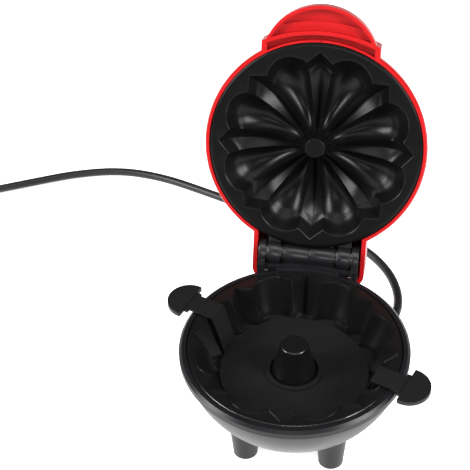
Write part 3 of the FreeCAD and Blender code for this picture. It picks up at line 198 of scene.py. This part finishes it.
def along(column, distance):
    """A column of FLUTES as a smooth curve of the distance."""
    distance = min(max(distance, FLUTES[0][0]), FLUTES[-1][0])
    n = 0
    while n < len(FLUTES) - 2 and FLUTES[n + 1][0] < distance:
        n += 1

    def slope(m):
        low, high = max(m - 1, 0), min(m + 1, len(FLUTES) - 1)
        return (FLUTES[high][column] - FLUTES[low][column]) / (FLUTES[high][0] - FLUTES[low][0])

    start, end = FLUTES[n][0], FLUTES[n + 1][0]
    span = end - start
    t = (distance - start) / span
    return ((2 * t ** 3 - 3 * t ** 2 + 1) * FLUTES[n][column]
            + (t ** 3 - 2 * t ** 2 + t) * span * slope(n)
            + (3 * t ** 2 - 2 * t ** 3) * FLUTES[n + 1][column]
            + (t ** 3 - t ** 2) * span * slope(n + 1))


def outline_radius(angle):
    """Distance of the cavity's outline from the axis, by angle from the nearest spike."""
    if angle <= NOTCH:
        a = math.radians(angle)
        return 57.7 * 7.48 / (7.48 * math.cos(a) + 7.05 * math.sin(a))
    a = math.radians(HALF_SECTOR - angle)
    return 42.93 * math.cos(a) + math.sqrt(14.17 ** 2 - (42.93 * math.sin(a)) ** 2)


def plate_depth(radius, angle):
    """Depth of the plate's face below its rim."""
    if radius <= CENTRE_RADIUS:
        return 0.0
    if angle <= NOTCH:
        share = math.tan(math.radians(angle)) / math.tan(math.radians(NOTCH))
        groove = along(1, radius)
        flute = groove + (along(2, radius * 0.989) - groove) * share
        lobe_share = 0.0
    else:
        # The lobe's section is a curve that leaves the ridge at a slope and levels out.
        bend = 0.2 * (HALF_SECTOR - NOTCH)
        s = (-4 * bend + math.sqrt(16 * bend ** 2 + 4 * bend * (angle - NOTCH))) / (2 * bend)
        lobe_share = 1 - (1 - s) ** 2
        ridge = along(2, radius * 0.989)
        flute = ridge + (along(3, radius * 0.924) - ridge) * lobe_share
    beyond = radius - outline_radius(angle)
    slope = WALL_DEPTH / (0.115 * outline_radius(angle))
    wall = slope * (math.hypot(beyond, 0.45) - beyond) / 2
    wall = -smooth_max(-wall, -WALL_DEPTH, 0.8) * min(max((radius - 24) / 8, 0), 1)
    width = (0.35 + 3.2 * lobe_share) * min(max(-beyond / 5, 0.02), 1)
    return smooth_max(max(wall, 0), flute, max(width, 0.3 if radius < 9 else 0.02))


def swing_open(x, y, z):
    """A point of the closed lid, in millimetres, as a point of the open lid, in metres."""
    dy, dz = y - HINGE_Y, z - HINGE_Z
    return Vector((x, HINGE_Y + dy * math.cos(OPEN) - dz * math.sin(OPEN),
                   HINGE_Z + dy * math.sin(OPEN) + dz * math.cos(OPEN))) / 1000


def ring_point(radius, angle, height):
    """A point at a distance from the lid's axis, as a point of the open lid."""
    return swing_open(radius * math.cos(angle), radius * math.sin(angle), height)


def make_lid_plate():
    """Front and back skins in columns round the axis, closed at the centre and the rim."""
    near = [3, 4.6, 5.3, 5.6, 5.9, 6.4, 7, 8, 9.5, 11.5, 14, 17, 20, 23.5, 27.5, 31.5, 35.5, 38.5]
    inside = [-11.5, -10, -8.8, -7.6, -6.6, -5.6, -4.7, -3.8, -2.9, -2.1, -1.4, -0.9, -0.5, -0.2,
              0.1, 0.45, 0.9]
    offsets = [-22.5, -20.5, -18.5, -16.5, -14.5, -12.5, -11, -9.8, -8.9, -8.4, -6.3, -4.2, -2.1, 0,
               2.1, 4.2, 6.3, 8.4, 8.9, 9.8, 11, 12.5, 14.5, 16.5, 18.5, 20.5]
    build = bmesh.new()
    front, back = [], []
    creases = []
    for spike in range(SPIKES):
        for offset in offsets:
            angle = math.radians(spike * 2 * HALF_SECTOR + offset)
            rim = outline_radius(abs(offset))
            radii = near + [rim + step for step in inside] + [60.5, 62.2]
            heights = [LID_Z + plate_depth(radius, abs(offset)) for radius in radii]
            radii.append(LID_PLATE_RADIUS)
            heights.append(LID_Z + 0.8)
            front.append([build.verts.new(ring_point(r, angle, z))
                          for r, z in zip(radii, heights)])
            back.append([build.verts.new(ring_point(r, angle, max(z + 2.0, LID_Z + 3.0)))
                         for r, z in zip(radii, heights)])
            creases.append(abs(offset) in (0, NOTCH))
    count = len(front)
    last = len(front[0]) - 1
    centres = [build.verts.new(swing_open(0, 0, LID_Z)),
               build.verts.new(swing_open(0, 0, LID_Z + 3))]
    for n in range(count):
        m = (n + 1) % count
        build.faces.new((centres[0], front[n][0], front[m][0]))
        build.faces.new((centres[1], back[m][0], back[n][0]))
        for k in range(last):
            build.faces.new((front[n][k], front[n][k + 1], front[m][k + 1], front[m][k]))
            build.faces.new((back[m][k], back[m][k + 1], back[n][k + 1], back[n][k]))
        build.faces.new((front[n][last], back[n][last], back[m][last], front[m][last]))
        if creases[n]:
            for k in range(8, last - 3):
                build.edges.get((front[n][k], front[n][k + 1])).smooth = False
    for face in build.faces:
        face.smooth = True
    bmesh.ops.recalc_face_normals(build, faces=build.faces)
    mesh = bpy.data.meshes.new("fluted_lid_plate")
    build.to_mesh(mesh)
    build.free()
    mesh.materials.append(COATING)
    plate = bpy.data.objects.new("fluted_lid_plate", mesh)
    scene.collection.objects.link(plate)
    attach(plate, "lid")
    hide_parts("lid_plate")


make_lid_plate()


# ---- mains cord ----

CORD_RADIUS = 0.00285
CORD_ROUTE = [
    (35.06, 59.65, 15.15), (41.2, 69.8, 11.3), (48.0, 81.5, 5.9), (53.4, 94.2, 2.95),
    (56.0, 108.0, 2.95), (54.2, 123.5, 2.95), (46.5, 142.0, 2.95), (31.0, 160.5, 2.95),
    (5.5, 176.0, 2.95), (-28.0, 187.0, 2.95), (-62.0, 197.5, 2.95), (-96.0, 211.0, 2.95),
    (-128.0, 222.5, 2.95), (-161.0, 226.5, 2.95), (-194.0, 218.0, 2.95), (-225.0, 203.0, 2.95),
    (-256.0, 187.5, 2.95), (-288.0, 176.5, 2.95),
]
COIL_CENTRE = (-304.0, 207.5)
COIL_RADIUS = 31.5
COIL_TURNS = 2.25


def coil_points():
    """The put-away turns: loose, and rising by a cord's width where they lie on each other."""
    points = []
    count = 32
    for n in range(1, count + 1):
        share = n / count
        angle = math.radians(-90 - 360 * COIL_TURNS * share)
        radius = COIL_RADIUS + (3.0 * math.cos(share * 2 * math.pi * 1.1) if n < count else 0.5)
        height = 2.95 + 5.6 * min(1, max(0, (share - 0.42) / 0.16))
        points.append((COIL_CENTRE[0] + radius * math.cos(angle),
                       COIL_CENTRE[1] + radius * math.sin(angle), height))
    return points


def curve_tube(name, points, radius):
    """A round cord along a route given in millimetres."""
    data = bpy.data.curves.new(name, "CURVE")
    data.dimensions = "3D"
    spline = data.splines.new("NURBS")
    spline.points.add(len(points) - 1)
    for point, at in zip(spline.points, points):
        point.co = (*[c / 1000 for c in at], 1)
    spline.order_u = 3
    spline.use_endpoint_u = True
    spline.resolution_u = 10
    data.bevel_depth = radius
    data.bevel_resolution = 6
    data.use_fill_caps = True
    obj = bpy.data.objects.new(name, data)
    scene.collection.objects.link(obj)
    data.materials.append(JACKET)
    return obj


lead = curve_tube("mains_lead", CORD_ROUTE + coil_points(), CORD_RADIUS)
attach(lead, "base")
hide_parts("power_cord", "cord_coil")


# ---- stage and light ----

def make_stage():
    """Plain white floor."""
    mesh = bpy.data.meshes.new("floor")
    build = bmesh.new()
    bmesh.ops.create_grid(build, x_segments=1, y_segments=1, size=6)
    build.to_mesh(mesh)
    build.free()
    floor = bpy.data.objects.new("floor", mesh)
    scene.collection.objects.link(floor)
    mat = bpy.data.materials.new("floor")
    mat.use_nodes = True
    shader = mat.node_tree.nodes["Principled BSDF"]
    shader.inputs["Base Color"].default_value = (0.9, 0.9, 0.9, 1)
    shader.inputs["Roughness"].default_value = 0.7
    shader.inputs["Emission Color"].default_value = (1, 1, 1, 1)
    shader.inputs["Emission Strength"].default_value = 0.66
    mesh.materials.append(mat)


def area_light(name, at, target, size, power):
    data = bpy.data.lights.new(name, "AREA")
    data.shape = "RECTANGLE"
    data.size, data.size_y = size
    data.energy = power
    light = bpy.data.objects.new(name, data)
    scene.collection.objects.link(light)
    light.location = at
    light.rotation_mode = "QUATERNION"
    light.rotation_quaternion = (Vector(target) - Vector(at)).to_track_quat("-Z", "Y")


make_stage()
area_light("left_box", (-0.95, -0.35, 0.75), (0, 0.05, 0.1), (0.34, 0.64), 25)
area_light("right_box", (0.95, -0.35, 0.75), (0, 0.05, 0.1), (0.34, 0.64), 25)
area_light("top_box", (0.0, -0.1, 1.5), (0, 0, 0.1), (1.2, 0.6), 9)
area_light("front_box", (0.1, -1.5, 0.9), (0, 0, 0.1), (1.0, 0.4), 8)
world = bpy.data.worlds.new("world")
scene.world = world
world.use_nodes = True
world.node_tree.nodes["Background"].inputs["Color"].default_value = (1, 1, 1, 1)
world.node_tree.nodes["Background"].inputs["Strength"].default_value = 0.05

==

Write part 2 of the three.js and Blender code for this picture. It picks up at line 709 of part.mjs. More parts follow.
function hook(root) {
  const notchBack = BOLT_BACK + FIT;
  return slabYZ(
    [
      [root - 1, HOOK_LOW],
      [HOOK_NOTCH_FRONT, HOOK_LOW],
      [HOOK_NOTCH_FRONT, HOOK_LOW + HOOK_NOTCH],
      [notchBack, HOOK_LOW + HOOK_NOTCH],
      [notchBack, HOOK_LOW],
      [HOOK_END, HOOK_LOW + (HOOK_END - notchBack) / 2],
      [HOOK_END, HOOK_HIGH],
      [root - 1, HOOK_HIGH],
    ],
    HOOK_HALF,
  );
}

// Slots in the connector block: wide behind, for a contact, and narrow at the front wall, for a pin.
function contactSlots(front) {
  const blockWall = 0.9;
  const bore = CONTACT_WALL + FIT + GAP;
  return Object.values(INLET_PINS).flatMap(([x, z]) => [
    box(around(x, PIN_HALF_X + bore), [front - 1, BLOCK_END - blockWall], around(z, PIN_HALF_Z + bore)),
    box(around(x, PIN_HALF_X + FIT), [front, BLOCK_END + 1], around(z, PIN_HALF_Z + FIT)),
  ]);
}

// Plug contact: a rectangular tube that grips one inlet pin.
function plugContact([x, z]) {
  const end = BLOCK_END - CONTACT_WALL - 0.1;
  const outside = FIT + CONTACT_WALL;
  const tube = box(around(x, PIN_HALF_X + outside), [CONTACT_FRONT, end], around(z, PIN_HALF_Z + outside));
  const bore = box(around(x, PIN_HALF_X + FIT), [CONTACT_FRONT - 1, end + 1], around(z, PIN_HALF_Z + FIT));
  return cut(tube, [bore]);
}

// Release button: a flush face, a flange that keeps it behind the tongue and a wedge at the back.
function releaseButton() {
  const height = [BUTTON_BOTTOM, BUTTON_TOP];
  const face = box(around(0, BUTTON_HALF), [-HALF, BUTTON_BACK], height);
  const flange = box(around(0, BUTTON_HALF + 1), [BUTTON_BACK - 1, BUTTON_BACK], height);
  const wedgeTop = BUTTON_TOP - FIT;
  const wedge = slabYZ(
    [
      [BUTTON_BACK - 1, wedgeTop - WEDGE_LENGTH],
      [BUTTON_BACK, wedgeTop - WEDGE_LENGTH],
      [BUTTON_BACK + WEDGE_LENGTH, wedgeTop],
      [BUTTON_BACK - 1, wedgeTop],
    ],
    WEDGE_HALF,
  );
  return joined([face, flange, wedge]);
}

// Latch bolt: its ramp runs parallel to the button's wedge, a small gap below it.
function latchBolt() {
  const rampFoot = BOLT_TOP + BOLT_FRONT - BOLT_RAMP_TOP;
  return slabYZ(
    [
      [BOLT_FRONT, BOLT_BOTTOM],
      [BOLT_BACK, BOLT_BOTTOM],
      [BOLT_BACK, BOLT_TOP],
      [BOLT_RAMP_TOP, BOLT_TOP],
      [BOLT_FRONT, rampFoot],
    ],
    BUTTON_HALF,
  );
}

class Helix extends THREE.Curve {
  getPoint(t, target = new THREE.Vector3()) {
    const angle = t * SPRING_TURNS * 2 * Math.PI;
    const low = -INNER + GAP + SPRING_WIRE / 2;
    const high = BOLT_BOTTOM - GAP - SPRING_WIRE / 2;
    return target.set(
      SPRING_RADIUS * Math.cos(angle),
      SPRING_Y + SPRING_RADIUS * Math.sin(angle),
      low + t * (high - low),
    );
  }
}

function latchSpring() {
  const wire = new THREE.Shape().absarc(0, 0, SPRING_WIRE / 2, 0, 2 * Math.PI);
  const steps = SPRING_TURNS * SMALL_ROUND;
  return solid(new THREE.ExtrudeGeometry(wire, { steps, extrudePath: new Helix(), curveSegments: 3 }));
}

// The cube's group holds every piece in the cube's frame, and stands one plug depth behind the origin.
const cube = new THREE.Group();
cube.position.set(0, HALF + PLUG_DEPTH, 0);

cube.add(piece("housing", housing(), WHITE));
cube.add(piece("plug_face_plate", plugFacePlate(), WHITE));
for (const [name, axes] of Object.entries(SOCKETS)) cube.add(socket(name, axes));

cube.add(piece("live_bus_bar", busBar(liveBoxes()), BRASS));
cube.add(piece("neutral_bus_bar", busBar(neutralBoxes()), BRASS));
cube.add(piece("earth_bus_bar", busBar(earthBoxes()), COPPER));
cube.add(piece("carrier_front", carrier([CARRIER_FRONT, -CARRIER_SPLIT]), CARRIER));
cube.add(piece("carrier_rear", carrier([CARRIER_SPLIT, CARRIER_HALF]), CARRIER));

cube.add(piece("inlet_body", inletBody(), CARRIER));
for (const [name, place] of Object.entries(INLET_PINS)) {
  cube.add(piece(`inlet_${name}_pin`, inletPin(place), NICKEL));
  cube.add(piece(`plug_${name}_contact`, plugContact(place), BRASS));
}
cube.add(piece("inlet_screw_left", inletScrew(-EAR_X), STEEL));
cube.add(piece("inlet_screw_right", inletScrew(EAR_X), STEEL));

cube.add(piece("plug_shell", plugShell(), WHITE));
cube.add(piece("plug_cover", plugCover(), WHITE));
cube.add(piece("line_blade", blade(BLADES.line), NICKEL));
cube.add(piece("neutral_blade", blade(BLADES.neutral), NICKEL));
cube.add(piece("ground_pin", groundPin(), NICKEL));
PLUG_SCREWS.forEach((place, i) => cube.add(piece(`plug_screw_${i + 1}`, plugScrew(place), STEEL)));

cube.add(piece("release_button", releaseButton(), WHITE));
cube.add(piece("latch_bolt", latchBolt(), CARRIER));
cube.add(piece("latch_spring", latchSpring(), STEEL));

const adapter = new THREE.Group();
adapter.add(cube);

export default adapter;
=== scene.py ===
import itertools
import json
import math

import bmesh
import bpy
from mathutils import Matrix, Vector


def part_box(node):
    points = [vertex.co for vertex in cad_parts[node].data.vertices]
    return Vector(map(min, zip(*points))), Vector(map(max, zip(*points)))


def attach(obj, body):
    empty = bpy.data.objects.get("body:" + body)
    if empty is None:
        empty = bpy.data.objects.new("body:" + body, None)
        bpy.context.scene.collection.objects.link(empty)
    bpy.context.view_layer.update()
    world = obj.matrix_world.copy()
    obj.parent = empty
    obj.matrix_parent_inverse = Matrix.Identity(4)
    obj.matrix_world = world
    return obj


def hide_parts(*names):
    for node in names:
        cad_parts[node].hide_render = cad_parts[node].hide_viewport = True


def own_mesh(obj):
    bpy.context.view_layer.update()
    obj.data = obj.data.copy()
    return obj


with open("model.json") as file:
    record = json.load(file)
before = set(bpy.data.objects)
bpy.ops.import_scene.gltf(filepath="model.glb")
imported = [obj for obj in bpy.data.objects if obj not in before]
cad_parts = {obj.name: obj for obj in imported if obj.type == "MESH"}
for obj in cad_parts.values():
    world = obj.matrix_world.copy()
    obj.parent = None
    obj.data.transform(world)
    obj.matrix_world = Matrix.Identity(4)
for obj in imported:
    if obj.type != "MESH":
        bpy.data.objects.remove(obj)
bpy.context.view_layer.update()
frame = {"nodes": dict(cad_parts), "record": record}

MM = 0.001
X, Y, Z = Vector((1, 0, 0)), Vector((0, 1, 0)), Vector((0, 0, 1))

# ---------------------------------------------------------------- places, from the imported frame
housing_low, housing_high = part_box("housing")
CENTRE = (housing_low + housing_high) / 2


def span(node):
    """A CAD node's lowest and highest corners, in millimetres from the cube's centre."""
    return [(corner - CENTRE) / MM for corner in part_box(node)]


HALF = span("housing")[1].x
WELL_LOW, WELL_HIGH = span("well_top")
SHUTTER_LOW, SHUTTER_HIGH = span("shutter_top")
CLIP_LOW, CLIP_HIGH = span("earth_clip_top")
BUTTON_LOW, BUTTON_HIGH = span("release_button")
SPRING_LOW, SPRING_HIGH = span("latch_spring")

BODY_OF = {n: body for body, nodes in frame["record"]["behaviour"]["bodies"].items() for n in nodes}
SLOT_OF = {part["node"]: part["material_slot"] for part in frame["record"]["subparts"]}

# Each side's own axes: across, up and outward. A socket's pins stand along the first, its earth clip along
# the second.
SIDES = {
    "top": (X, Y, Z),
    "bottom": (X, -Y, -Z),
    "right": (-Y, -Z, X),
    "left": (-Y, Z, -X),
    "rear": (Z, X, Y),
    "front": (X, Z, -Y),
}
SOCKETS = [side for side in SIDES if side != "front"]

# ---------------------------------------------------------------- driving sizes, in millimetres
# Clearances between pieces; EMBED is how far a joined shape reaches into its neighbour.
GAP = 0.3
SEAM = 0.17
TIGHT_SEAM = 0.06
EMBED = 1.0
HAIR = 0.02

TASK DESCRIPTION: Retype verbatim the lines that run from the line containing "PLUG_SCREWS.forEach((place, i) =>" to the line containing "zip(*points))), Vector(map(max, zip(*points)))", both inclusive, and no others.

RESULT BELOW:
PLUG_SCREWS.forEach((place, i) => cube.add(piece(`plug_screw_${i + 1}`, plugScrew(place), STEEL)));

cube.add(piece("release_button", releaseButton(), WHITE));
cube.add(piece("latch_bolt", latchBolt(), CARRIER));
cube.add(piece("latch_spring", latchSpring(), STEEL));

const adapter = new THREE.Group();
adapter.add(cube);

export default adapter;
=== scene.py ===
import itertools
import json
import math

import bmesh
import bpy
from mathutils import Matrix, Vector


def part_box(node):
    points = [vertex.co for vertex in cad_parts[node].data.vertices]
    return Vector(map(min, zip(*points))), Vector(map(max, zip(*points)))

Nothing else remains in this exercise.